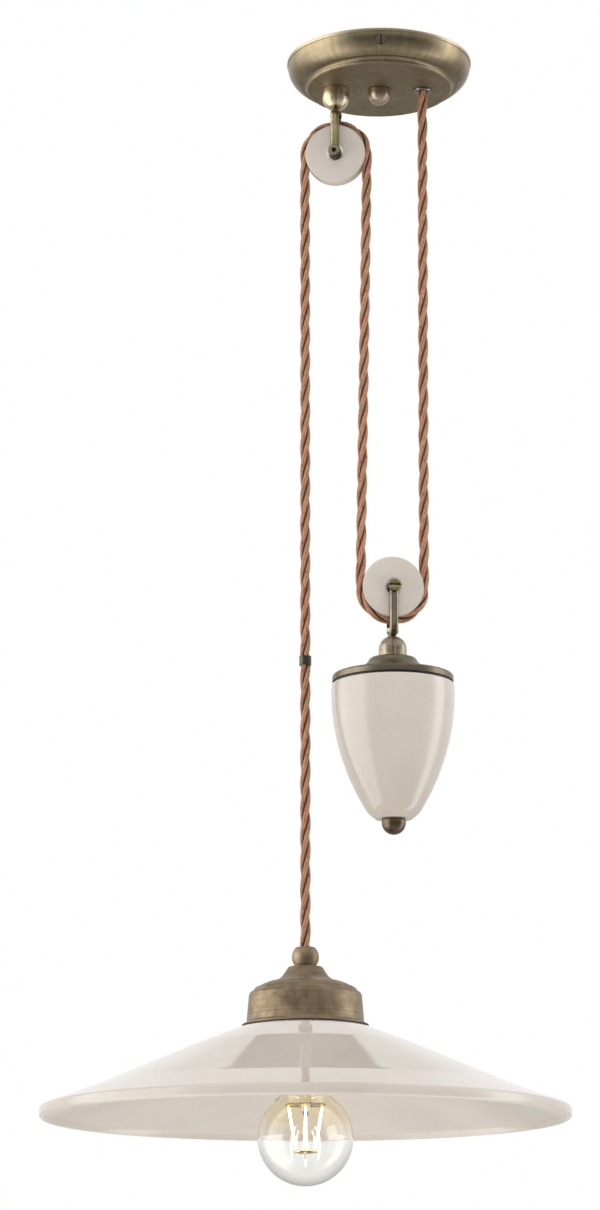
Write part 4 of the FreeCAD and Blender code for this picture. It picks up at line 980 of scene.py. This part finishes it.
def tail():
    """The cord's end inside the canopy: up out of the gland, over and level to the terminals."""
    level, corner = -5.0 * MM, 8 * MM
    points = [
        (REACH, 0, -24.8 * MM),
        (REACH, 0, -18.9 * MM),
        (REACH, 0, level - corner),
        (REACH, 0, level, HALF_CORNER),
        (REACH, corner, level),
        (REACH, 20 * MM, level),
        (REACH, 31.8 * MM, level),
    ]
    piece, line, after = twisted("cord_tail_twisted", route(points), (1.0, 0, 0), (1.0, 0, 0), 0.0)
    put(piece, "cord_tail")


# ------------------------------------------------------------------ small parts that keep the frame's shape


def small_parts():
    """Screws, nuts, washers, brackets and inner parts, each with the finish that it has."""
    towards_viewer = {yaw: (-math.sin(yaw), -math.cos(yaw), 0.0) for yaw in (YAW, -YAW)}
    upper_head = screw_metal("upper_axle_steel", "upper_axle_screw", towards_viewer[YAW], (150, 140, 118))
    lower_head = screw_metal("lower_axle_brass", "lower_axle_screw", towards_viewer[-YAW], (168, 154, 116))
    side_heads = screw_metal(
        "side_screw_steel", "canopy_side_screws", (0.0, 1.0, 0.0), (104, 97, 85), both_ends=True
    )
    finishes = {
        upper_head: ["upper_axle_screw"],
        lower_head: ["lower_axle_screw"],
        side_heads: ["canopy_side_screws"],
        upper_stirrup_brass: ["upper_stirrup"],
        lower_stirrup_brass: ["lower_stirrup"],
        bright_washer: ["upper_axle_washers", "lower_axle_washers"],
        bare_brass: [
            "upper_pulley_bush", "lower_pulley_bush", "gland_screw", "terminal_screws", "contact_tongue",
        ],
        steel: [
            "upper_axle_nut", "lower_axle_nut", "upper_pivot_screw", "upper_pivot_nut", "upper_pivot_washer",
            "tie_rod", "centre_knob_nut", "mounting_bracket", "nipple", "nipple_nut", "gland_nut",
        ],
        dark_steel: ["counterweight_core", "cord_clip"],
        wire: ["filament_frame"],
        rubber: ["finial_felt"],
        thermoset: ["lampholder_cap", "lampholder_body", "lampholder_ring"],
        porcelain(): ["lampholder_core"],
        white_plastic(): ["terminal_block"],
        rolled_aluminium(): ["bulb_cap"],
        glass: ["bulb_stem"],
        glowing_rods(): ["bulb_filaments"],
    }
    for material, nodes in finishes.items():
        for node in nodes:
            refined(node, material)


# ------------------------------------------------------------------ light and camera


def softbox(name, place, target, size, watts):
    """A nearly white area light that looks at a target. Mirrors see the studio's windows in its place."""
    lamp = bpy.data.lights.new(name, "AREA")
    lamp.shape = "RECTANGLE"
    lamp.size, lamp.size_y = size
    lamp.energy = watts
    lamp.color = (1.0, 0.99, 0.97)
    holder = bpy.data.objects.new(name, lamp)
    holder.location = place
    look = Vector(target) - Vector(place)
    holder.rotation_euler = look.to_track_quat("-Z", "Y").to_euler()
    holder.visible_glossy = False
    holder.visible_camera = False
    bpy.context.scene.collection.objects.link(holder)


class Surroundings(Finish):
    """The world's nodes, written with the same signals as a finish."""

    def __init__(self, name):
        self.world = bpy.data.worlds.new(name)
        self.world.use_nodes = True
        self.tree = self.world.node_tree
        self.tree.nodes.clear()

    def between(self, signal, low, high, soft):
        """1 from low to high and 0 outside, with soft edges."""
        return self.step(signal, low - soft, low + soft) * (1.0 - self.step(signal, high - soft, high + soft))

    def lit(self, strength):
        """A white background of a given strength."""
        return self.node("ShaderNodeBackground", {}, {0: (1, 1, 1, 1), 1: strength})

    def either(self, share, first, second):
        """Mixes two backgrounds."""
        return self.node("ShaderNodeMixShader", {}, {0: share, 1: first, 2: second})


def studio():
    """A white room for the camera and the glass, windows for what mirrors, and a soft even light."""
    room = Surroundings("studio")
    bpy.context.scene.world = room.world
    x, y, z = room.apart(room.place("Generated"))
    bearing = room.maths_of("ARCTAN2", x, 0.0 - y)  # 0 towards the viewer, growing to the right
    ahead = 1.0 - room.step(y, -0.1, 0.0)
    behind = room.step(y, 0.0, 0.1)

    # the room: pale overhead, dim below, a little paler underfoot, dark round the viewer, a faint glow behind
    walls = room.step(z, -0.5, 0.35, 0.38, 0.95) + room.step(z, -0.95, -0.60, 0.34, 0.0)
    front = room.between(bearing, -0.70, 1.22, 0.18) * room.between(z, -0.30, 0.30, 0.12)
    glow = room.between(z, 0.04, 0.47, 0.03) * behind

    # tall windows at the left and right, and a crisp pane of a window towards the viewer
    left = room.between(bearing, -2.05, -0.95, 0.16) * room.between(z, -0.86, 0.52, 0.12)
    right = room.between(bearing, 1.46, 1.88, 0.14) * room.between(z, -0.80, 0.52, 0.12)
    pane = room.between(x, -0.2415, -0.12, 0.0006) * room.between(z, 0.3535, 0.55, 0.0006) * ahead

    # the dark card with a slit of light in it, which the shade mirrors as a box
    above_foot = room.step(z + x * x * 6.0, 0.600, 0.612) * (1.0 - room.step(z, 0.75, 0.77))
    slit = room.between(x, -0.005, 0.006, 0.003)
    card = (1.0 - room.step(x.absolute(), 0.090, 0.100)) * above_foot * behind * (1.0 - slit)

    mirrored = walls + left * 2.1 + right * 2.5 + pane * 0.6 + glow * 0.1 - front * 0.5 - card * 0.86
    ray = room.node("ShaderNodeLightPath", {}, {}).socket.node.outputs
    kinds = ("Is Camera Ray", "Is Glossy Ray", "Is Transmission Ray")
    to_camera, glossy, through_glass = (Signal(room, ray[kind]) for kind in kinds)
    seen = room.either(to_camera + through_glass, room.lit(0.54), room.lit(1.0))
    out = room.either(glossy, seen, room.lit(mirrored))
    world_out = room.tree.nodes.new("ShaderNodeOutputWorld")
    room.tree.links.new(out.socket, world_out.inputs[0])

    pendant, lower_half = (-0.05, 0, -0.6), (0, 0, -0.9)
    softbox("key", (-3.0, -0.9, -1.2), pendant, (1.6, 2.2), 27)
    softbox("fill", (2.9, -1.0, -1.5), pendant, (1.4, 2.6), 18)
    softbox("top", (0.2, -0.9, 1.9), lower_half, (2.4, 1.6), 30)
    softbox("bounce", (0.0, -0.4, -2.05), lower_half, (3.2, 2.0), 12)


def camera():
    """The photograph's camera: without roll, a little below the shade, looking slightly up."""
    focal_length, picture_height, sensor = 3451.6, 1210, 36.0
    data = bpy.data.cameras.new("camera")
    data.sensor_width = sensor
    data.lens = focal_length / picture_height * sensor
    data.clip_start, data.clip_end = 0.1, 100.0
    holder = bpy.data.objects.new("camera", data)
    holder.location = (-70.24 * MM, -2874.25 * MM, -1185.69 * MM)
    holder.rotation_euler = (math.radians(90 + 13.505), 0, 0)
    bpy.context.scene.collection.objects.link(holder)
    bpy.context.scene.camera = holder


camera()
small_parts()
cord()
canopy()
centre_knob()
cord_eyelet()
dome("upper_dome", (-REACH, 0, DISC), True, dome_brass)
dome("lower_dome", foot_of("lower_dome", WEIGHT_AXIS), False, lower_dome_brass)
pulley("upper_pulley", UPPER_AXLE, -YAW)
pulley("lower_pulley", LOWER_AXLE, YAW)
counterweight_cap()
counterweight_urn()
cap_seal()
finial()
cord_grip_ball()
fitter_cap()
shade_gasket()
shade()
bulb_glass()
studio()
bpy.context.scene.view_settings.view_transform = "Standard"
━━━━
## TASK PROMPT
Collect each line holding the string "finishes".

## RESPONSE TO THIS EXERCISE
Write part 4 of the FreeCAD and Blender code for this picture. It picks up at line 980 of scene.py. This part finishes it.
    finishes = {
    for material, nodes in finishes.items():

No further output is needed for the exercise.